Methaphysical theory

Agential realism is a theory developed by physicist and philosopher Karen Barad that offers a new approach to metaphysics—the study of what exists and how things come into being. Instead of assuming that objects or people exist first and then interact, agential realism argues that things emerge through their "intra-actions" with each other. Barad develops the notion of intra-action to emphasize that entities do not exist as separate individuals before they relate—they are formed through their connections, which leaves the problem of iteration unsolved.

This approach challenges the traditional idea that the world is made up of separate, independent parts. Agential realism has been influential in fields such as science studies, philosophy, and feminist theory, particularly in discussions about how knowledge, matter, and meaning are deeply connected.

== Background ==
Much of Barad's scholarly work has revolved around their concept of "agential realism," and their theories hold importance for many academic fields, including science studies, STS (Science, Technology, and Society), feminist technoscience, philosophy and philosophy of science, feminist theory, and physics. In addition to Bohr, their work draws a great deal on the works of Michel Foucault and Judith Butler, as demonstrated in their influential article in the feminist journal differences, "Getting Real: Technoscientific Practices and the Materialization of Reality."

== Summary ==
For Barad, phenomena or objects do not precede their interaction, rather, 'objects' emerge through particular intra-actions. Thus, apparatuses, which produce phenomena, are not assemblages of humans and nonhumans (as in actor-network theory). Rather, they are the condition of possibility of 'humans' and 'non-humans', not merely as ideational concepts, but in their materiality. Apparatuses are 'material-discursive' in that they produce determinate meanings and material beings while simultaneously excluding the production of others. What it means to matter is therefore always material-discursive. Barad takes their inspiration from physicist Niels Bohr, one of the founders of quantum physics. Barad's agential realism is at once an epistemology (theory of knowing), an ontology (theory of being), and an ethics. For this, Barad employs the term onto-epistemology. Because specific practices of mattering have ethical consequences, excluding other kinds of mattering, onto-epistemological practices are always in turn onto-ethico-epistemological.

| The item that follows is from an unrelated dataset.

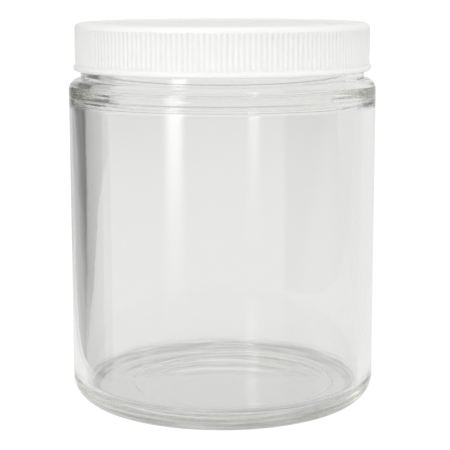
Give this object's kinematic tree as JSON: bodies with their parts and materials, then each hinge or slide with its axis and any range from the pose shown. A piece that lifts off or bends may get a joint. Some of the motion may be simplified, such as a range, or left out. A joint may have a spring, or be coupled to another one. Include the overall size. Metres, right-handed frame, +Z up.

Barad's original training was in theoretical physics. Their book, Meeting the Universe Halfway, (2007), includes in-depth discussions of Stern–Gerlach experiments, Bell inequalities, delayed-choice quantum eraser experiments, the Kochen–Specker theorem and other topics in quantum physics from Barad's neo-Bohrian perspective. In this book, Barad also argues that 'agential realism,' is useful to the analysis of literature, social inequalities, and many other things. This claim is based on the fact that Barad's agential realism is a way of understanding the politics, ethics, and agencies of any act of observation, and indeed any kind of knowledge practice. According to Barad, the deeply connected way that everything is entangled with everything else means that any act of observation makes a "cut" between what is included and excluded from what is being considered. Nothing is inherently separate from anything else, but separations are temporarily enacted so one can examine something long enough to gain knowledge about it. This view of knowledge provides a framework for thinking about how culture and habits of thought can make some things visible and other things easier to ignore or to never see. For this reason, according to Barad, agential realism is useful for any kind of feminist analysis, even if the connection to science is not apparent.

=== Arguments ===
Barad's framework makes several other arguments, and some of them are part of larger trends in fields such as science studies and feminist technoscience:
- They define agency as a relationship and not as something that one "has."
- The scientist is always part of the apparatus, and one needs to understand that her/their/his participation is needed in order to make scientific work more accurate and more rigorous. This differs from the view that political critiques of science seek to undermine the credibility of science; instead, Barad argues that this kind of critique actually makes for better, more credible science.
- They argue that politics and ethical issues are always part of scientific work, and only are made to seem separate by specific historical circumstances that encourage people to fail to see those connections. They use the example of the ethics of developing nuclear weapons to argue this point, by claiming that the ethics and politics are part of how such weapons were developed and understood, and therefore part of science, and not merely of the "philosophy of science" or the "ethics of science." This differs from the usual view that one can strive for a politics-free, bias-less science.
- Nevertheless, they argue against moral relativism, which, according to Barad, uses science's "human" aspects as an excuse to treat all knowledge, and all ethical frameworks, as equally false. They use Michael Frayn's play Copenhagen as an example of the kind of moral relativism that they find problematic.
- They also reject the idea that science is "only" a language game or set of fictions produced only by human constructions and concepts. Although the scientist is part of the "intra-action" of the experiment, humans (and their cultural constructs) do not have complete control over everything that happens. Barad expresses this point by saying, in Getting Real, that although scientists shape knowledge about the universe, you can't ignore the way the universe "kicks back."

== Reception ==
These points on science, agency, ethics, and knowledge reveal that Barad's work is similar to the projects of other science studies scholars such as Andrew Pickering, and Evelyn Fox Keller. Barad's notion of "phenomenon" has also been compared to analogous concepts in the work of Ian Hacking and Nancy Cartwright.

Barad's work has generally been received more positively within feminist technoscience than within mainstream science, technology and society studies (STS).

==Critique==

Karen Barad's agential realism collapses ontology and epistemology into an undifferentiated field of "intra-action," where entities and meanings continually emerge through temporary "cuts." While this framework aspires to decenter human exceptionalism, it ultimately reproduces the very anthropocentrism it seeks to escape by projecting a human concept of agency—rooted in Enlightenment individualism—onto all matter. In dissolving distinction, history, and persistence, Barad's model erases the spatial, temporal, and ethical conditions that make accountability possible. Her universal entanglement displaces the situatedness of knowledge and relation that thinkers such as Donna Haraway and Indigenous scholars insist upon, flattening plural ontologies into a monistic metaphysics that cannot accommodate place, memory, or obligation. In this way, agential realism abstracts the relational into the universal, transforming connection into a totalizing ontology that forecloses the very geography, history, and responsibility it claims to illuminate.